YouTube, Dailymotion et Deezer bientôt sous le contrôle du Conseil supérieur de l'audiovisuel (CSA) ? L'hypothèse pourrait bien devenir réalité, au moins en partie. Olivier Schrameck, le président de l'autorité de régulation de l'audiovisuel, y travaille depuis plusieurs mois. Dans le bilan annuel du CSA, rendu public ce matin, il formule plusieurs propositions de modifications législatives allant dans ce sens. Objectif : profiter de la loi création, qui doit être présentée en Conseil des ministres, avant l'été, pour faire passer ces mesures. Naturellement, il revient aux pouvoirs publics d'élaborer la loi, le CSA ne pouvant émettre que des souhaits.Cette loi doit donner au CSA les pouvoirs de la défunte Hadopi, mais Olivier Schrameck aimerait aller bien au-delà.
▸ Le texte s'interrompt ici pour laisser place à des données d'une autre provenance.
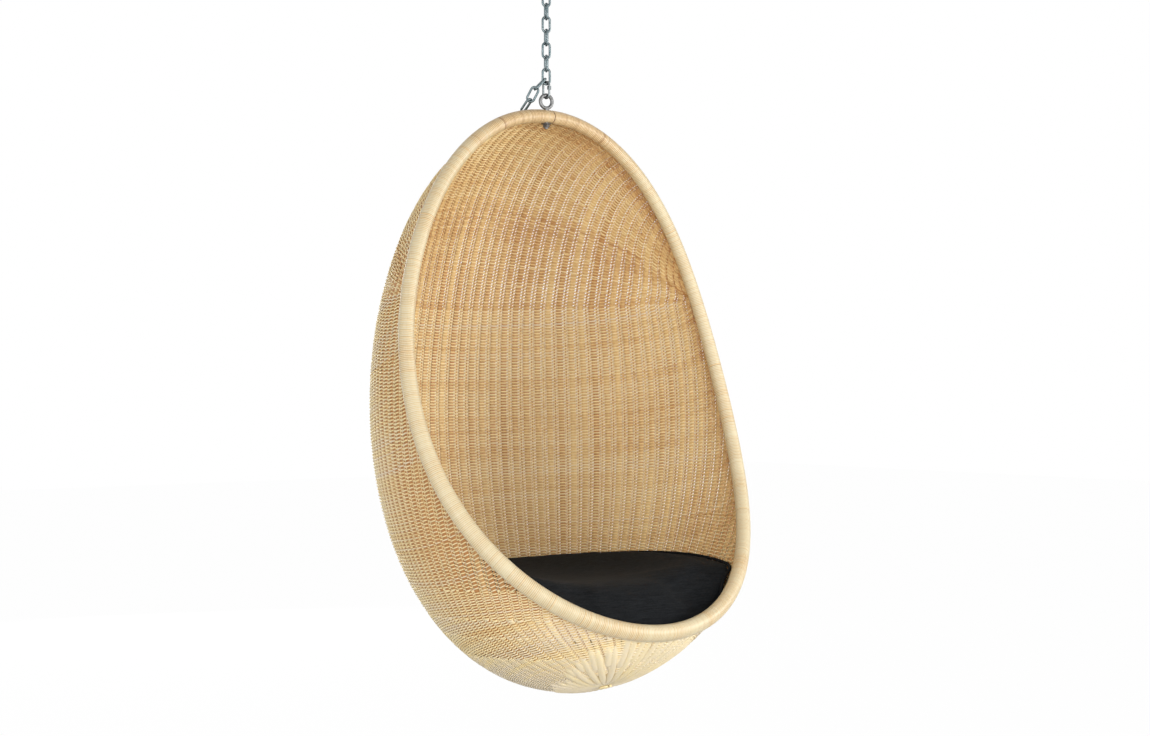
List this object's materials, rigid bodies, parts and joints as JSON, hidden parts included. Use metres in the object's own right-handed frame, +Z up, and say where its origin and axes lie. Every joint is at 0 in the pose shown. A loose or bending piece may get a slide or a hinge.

D'abord en étendant ses pouvoirs de régulation à tous les acteurs proposant des contenus audiovisuels et musicaux sur le Web : des plates-formes d'échanges communautaires aux magasins d'applications mobiles. Il faut pour cela introduire dans la loi la notion de « services audiovisuels numériques ». « La mission d'un régulateur est de prendre en compte un environnement dans sa complétude. Si on en oublie un aspect, on manque à notre mission », estime Olivier Schrameck.

Distorsion de concurrence

Aujourd'hui, la loi impose aux médias traditionnels que sont TF1, M6 et autres Canal+ de financer les films et fictions français et européens via des obligations qui leur sont fixées en matière d'investissement et de diffusion de programmes. Or les nouveaux médias qui viennent sur le terrain de jeu de la télé, de YouTube à Netflix, sont souvent implantés à l'étranger, et ne sont pas soumis à la loi française. Il existe donc une distorsion de concurrence. N'ayant aucune possibilité d'intervenir directement sur ces services, le CSA, s'inspirant du rapport de Pierre Lescure sur l'acte II de l'exception culturelle, propose de faire signer aux acteurs du Web des conventions définissant des engagements, sur la base du volontariat et en échange de contreparties. Ces engagements porteraient, par exemple, sur l'exposition de programmes audiovisuels français ou européens dans leur offre, et/ou une contribution au financement de la création audiovisuelle. En échange, ces services Web pourraient se voir garantir d'être repris et mis en valeur dans les offres des distributeurs (Free, Bouygues, Orange...). Un réel avantage commercial. Reste à voir si les distributeurs s'en satisferont. « On sait qu'il va y avoir un débat avec eux sur ce point », reconnaît Olivier Schrameck. Reste aussi à convaincre de coopérer des acteurs du Net très jaloux de leur liberté, ce qui ne sera pas une mince affaire.Le CSA demande aussi plus de pouvoir de police. Il peut aujourd'hui jouer le rôle de médiateur entre des chaînes de télévision et leurs distributeurs, en cas de litige. Par exemple, France 5 réclame depuis des années le numéro 5 parmi les chaînes proposées par Numericable, où elle figure en treizième position. « Nous souhaitons développer l'intermédiation dans toutes les directions : cela concerne les éditeurs, les distributeurs, les annonceurs, les producteurs, les auteurs... », explique le président du CSA. L'institution réclame également de pouvoir prononcer des mesures conservatoires, autrement dit provisoires, dans l'attente d'une décision. Et il réclame même de pouvoir lever le secret des affaires dans le cadre de l'examen d'un différend. Le processus de transformation de l'institution en un super-régulateur économique est manifestement enclenché. Reste à convaincre les pouvoirs publics.